Look at the circuit diagram and then re-read the whole of the steps to winding the toroid .... and then think about it. Position 1 should be the 10T tap, position 12 on the switch should be ALL the windings, so the end of the wire. You spread the winding over the torroid and have the switch select different L values. If you have filled all the switch positions and have wire left you have added 1 too many tap points. Either reorganise them or use the tuner without the extra L 1 turn or whatever will give you and cut the bit of wire off at the 12t switch position (you really should reorganise, don't rewind the whole thing just desolder one of the taps move it away from the switch (use a bit of tape so it doesn't short circuit or anything and move the others along one position (near the 12th position end) then solder the wire end to the 12th position. I would make sure you have ALL the windings sorted before soldering to the switch.


Steve W said...

W5CYF has done two excellent videos constructing this ATU:

The $20 eBay Antenna Tuner Kit Assembly and Review - Part 1 :

Part 2

73 G1KQH

Sverre Holm said...

One thing worth mentioning that happened to me, is that the two screws for mounting each of the variable capacitors were too long. The result was that they interfered with the moving plates of the capacitor and I have probably ruined both of them. There was no warning of this in the manual, so beware anyone who buys this kit

Martin said...

Hi, I was just wondering if you had any comments on how well it worked and with what antenna configurations?


M1KTA said...


The tuning is very sharp.

I've tried it on a couple of different dipoles 15m, 20m and 40m.
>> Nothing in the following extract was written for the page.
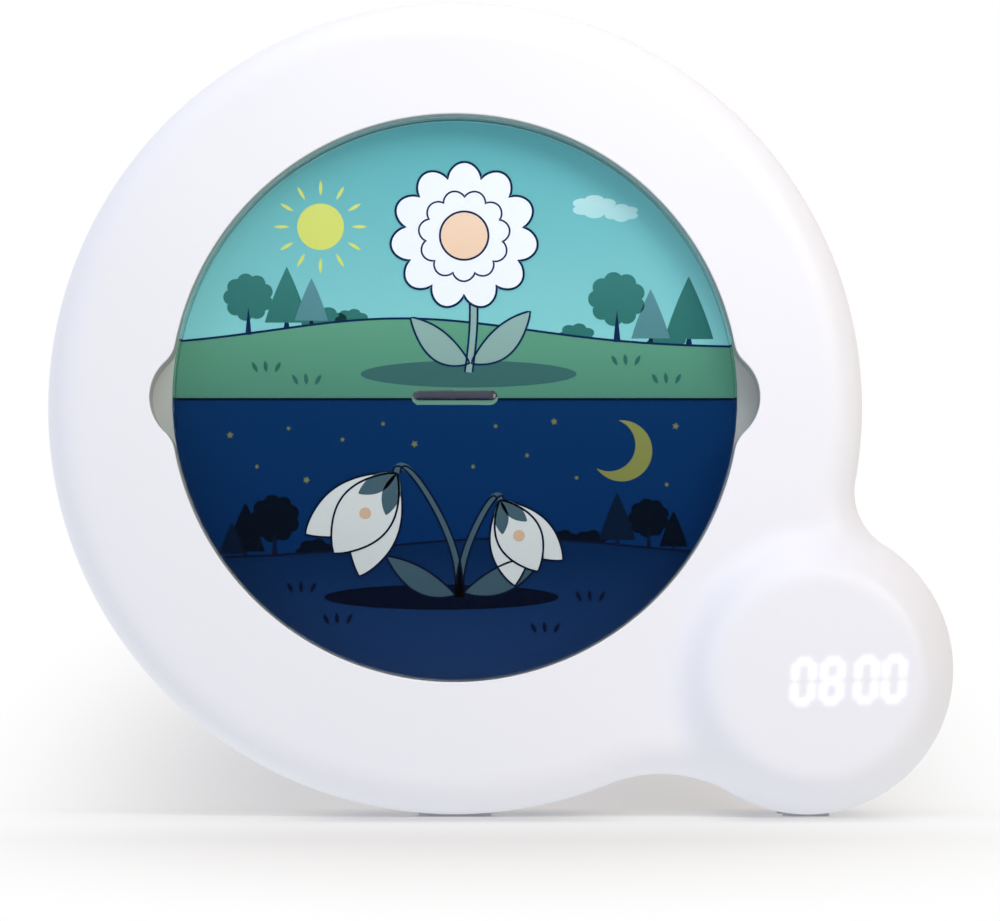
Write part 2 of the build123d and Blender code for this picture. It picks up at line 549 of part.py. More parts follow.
with BuildPart() as rear_shell:
    outline_prism(REAR_FACE, PARTING - SHADOW_GAP, 0)
    fillet(rear_rim(rear_shell, REAR_FACE), REAR_EDGE_RADIUS)
    outline_prism(PARTING - SHADOW_GAP, PARTING, SHADOW_DEPTH)
    add(rear_hollow.part, mode=Mode.SUBTRACT)
    # tongue that centres the front shell
    outline_prism(PARTING - TONGUE_ROOT, PARTING, WALL - SHADOW_DEPTH)
    outline_prism(PARTING, PARTING + TONGUE_LENGTH, WALL + TONGUE_GAP)
    outline_prism(PARTING - TONGUE_ROOT, PARTING + TONGUE_LENGTH,
                  WALL + TONGUE_GAP + TONGUE_THICKNESS, mode=Mode.SUBTRACT)
    # bosses, battery bay walls and the thicker frame round the door
    for place in HOUSING_SCREW_PLACES:
        disc(REAR_INNER - WALL / 2, PARTING, BOSS_RADIUS + TONGUE_THICKNESS, *place)
    boss_ribs(REAR_INNER, PARTING - TONGUE_ROOT)
    slab(REAR_INNER - WALL / 2, BAY_FLOOR + BAY_WALL, BAY_LENGTH + 2 * BAY_WALL,
         BAY_HEIGHT + 2 * BAY_WALL, RING_X, BAY_Z)
    slab(REAR_INNER - WALL / 2, REAR_FACE + BAY_RIM, BAY_EDGE_LENGTH, BAY_EDGE_HEIGHT,
         RING_X, BAY_Z, DOOR_CORNER)
    disc(REAR_INNER - WALL / 2, LUG_SEAT + LUG_BOSS, LUG_RADIUS + WALL, RING_X, LUG_Z)
    slab(PANEL_FACE, PANEL_INNER, PANEL_LENGTH + 2 * WALL, PANEL_HEIGHT + 2 * WALL,
         RING_X, PANEL_Z, DOOR_CORNER)
    slab(REAR_INNER - WALL / 2, REAR_INNER + HANGER_POCKET + HANGER_WALL,
         2 * (HANGER_HEAD_RADIUS + HANGER_WALL),
         HANGER_RISE + HANGER_SLOT / 2 + HANGER_HEAD_RADIUS + 2 * HANGER_WALL, RING_X,
         HANGER_Z + (HANGER_RISE + HANGER_SLOT / 2 - HANGER_HEAD_RADIUS) / 2)
    # cradle for the power jack's board
    slab(REAR_INNER - WALL / 2, REAR_INNER + JACK_LENGTH,
         JACK_BOARD_WIDTH + 2 * CRADLE_WALL, JACK_BOARD_THICKNESS + CRADLE_WALL * 2, JACK_X,
         JACK_BOARD_Z)
    slab(REAR_INNER, REAR_INNER + JACK_LENGTH, JACK_BOARD_WIDTH,
         JACK_BOARD_THICKNESS + CRADLE_WALL, JACK_X,
         JACK_BOARD_Z + CRADLE_WALL / 2,
         mode=Mode.SUBTRACT)
    for place in SPEAKER_SCREW_PLACES:
        disc(REAR_INNER - WALL / 2, REAR_INNER + SPEAKER_FLANGE, SMALL_BOSS_RADIUS, *place)
    disc(REAR_INNER, REAR_INNER + SPEAKER_FLANGE, SPEAKER_RADIUS + SHEET_GAP, SPEAKER_X,
         SPEAKER_Z, mode=Mode.SUBTRACT)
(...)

Verticals and long wires again it worked but not on 80m, did not seem to have enough C.

g4fre said...

I had the same experience as Sverre Holm. The capacitor mounting screws were way too long and destroyed the variable capacitors. Luckily the local emporium had replacements. The build instructions were strange in the extreme, I ended up building mine from the photos


Roy Appleton said...

It appears that the file on your box account is no longer available. Do you have another source for the schematic?

Kevin E. Ivey said...

Any idea what "QRP Manual Days Antenna Tuner Tune DIY Kits" means? What is a "Days?"

I can understand the usual bad translation and can't figure out what they are trying to say...


M1KTA said...

The circuit I have added as an image.

I have no idea what "Days" in the translation meant as far as the original author is concerned, probably meant Days. I suspect the title should be something like ... QRP Field Day Antenna tuner.... might make more sense.

Kevin E. Ivey said...

I'm pretty sure "Days" is supposed to be "DIY." The Chinese translation bot choked on the acronym...

RH said...

Mine works, but the LED gets brighter when the SWR goes low and vice versa, i.e. the wrong way around. I've checked and I have the in out connections correct to the circuit board and the secondary toroid the right way around. Not the LED itself, 'cause if it was the wrong way around it wouldn't conduct/light.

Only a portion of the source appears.